ーー最後に、読者にメッセージをお願いします。
小沼宏行:
企業の成長にとって、事業の拡大は重要な要素です。しかし、私がより重視しているのは、社会にとっての存在意義を高めていくことです。
弊社は創業から85年を迎え、100周年という節目を見据えて新たな歩みを進めています。この大きな節目を間近に控えているからこそ、社会から必要とされ続ける企業であるための努力を止めず、より挑戦的であるべきだと考えます。
私の役割は、来たる100周年に向けて企業としての責任を自覚しながら、次の世代へ良い形でバトンを渡す準備をすることです。その中で、弊社のビジョンや活動に共感し、ともに未来を創る仲間が一人でも多く加わってくれることを願っています。
編集後記
小沼社長が先導する、現場の声に根ざした開発力と、挑戦を後押しする文化。この2つを兼ね備える同社は、社会の裏方を支える存在でありながら、社会構造の変化を先導する存在に映った。グローバル展開や新領域への挑戦を経て、今後は社会にとって不可欠な存在として多くの人から認知される存在になるだろう。その成長は確実に社会を変えていくはずだ。

小沼宏行/1973年、東京都出身。2000年、株式会社サトーに入社。

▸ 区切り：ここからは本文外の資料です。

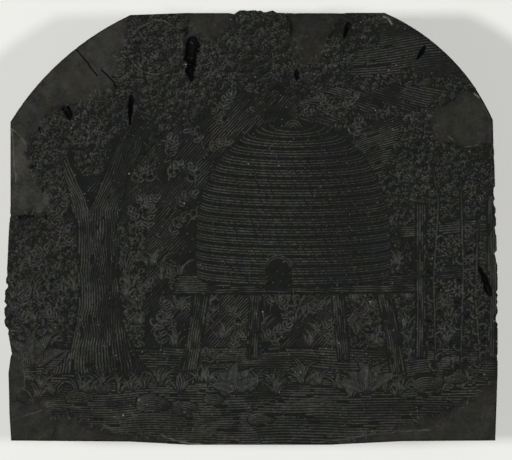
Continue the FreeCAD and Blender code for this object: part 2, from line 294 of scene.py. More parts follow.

営業時代に医療従事者の現場の声と社会問題に着目して、母親と新生児のリストバンドをプリンターで同時発行する「koDakara」を企画開発(のちに特許取得)。医療業界のリストバンド普及に尽力・拡販した実績を持つ。2014年にサトーヘルスケア社長に就任、2015年からサトーHD執行役員などを経て、2023年より現職。